Collected data
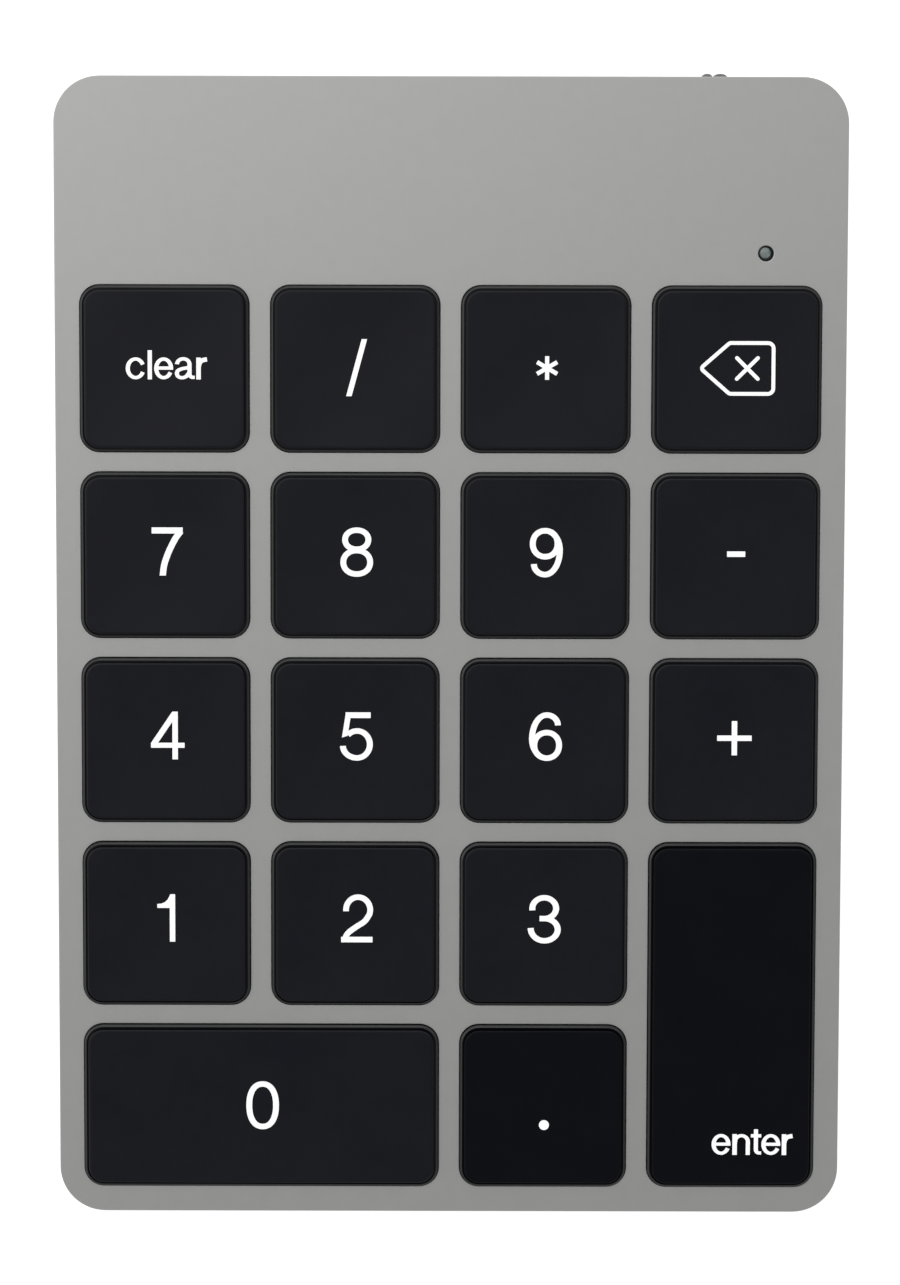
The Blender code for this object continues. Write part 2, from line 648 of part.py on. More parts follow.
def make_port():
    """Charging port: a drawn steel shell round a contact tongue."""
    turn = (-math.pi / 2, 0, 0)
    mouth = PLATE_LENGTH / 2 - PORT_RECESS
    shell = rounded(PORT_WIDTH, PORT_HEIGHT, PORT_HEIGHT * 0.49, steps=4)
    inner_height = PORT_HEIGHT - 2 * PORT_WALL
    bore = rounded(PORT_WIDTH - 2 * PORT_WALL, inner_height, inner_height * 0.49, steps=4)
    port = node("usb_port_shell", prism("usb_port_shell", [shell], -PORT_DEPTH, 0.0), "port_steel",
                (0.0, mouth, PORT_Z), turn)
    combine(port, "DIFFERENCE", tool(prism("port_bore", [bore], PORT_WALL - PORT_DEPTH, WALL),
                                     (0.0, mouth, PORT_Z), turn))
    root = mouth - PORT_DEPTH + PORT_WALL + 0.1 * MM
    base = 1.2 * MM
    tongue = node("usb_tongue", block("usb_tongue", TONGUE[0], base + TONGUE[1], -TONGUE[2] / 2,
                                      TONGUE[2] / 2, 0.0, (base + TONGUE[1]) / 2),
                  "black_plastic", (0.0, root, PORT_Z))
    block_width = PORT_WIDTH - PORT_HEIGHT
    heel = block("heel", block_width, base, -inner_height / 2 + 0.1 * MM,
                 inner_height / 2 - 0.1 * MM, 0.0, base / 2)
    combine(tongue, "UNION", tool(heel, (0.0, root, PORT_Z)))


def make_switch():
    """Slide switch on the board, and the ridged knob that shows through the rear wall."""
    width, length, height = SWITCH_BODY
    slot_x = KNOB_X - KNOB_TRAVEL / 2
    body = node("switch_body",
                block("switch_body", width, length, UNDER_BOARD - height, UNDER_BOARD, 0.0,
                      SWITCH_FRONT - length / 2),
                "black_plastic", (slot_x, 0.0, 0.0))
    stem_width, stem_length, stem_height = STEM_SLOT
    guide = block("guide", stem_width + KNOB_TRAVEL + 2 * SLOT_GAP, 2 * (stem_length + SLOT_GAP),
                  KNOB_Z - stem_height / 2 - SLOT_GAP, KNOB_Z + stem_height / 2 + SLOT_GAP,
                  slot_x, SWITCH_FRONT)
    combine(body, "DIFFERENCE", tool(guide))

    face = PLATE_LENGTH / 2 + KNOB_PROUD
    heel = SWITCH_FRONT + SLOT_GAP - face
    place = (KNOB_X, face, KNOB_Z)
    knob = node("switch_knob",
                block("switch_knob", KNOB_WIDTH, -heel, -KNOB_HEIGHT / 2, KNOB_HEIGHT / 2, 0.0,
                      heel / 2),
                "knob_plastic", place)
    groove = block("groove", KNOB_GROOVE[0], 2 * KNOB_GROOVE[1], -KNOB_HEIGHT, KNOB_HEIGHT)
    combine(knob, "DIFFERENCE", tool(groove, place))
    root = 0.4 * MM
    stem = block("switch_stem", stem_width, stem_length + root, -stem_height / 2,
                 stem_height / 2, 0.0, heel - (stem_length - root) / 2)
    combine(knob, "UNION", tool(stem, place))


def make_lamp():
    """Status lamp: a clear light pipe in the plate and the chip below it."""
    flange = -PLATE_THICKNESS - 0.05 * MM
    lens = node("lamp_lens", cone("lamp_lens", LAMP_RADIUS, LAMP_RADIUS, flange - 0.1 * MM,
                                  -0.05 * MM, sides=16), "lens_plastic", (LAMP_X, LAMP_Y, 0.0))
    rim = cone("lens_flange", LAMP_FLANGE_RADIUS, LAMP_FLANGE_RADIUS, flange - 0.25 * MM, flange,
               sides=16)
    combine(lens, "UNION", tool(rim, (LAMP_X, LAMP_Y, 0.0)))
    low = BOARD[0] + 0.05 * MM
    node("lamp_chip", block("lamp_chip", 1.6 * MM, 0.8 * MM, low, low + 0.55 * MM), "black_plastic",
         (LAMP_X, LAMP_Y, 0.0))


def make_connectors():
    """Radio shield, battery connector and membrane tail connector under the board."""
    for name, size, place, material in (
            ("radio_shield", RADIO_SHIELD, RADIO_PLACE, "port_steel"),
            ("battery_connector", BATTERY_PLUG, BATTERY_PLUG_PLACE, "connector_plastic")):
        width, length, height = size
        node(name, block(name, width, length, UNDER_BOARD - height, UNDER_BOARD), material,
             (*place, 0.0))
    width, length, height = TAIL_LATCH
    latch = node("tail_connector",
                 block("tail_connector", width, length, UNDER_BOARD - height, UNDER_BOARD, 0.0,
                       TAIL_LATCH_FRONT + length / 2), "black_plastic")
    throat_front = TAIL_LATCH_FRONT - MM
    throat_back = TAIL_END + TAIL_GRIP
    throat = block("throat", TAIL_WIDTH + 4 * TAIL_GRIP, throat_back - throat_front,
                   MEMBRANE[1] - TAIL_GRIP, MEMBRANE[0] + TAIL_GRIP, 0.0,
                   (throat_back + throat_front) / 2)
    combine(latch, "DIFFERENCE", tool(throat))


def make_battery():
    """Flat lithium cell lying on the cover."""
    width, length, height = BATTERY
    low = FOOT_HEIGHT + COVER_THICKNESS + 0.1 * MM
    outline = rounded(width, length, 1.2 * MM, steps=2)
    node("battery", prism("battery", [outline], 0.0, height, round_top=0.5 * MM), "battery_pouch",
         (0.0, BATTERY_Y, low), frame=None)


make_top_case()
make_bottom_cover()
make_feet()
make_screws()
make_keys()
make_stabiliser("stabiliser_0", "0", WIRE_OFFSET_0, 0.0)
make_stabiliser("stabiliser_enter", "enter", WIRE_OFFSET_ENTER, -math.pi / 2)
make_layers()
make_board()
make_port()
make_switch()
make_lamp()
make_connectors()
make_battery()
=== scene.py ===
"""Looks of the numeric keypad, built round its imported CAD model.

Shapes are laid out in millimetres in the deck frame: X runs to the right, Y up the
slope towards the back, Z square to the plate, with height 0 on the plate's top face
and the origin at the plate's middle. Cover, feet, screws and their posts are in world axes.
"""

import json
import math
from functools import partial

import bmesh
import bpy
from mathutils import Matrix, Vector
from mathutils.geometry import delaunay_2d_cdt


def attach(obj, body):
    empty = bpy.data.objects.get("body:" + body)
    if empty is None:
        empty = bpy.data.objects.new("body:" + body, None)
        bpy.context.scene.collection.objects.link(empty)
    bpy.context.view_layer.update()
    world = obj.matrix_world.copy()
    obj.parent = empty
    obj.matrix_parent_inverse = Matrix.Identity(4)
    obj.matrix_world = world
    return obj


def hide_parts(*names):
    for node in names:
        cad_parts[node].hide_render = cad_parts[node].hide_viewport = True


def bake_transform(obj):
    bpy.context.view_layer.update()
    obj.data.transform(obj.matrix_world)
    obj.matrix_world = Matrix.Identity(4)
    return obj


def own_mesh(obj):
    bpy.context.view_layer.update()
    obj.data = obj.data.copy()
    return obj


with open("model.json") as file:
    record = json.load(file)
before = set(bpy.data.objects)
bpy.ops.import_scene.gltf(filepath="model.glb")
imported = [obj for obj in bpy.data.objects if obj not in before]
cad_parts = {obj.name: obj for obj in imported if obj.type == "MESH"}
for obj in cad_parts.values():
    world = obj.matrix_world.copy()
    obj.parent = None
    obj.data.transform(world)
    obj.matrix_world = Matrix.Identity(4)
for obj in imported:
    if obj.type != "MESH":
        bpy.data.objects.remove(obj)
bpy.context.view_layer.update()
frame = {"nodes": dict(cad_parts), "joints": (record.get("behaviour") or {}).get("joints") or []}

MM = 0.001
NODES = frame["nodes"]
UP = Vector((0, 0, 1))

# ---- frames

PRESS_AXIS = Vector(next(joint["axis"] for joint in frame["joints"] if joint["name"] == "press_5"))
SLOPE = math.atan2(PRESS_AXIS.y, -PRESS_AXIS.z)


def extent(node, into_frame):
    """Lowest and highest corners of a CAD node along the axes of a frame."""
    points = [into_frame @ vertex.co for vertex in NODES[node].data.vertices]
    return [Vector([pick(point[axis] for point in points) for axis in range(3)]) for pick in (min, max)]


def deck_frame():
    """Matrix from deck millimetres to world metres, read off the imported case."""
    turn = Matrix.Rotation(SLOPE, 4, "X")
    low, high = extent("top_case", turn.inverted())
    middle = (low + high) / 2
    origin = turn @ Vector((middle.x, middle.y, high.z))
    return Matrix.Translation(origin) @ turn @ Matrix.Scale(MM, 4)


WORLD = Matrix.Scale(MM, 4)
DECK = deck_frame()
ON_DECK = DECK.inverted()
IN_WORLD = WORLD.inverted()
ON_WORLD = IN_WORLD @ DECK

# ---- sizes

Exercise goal
Repeat exactly the lines from the one containing "make_top_case()" through the one containing "cad_parts[node].hide_render = cad_parts[node].hide_viewport", both included, and nothing else.

Response for this exercise
make_top_case()
make_bottom_cover()
make_feet()
make_screws()
make_keys()
make_stabiliser("stabiliser_0", "0", WIRE_OFFSET_0, 0.0)
make_stabiliser("stabiliser_enter", "enter", WIRE_OFFSET_ENTER, -math.pi / 2)
make_layers()
make_board()
make_port()
make_switch()
make_lamp()
make_connectors()
make_battery()
=== scene.py ===
"""Looks of the numeric keypad, built round its imported CAD model.

Shapes are laid out in millimetres in the deck frame: X runs to the right, Y up the
slope towards the back, Z square to the plate, with height 0 on the plate's top face
and the origin at the plate's middle. Cover, feet, screws and their posts are in world axes.
"""

import json
import math
from functools import partial

import bmesh
import bpy
from mathutils import Matrix, Vector
from mathutils.geometry import delaunay_2d_cdt


def attach(obj, body):
    empty = bpy.data.objects.get("body:" + body)
    if empty is None:
        empty = bpy.data.objects.new("body:" + body, None)
        bpy.context.scene.collection.objects.link(empty)
    bpy.context.view_layer.update()
    world = obj.matrix_world.copy()
    obj.parent = empty
    obj.matrix_parent_inverse = Matrix.Identity(4)
    obj.matrix_world = world
    return obj


def hide_parts(*names):
    for node in names:
        cad_parts[node].hide_render = cad_parts[node].hide_viewport = True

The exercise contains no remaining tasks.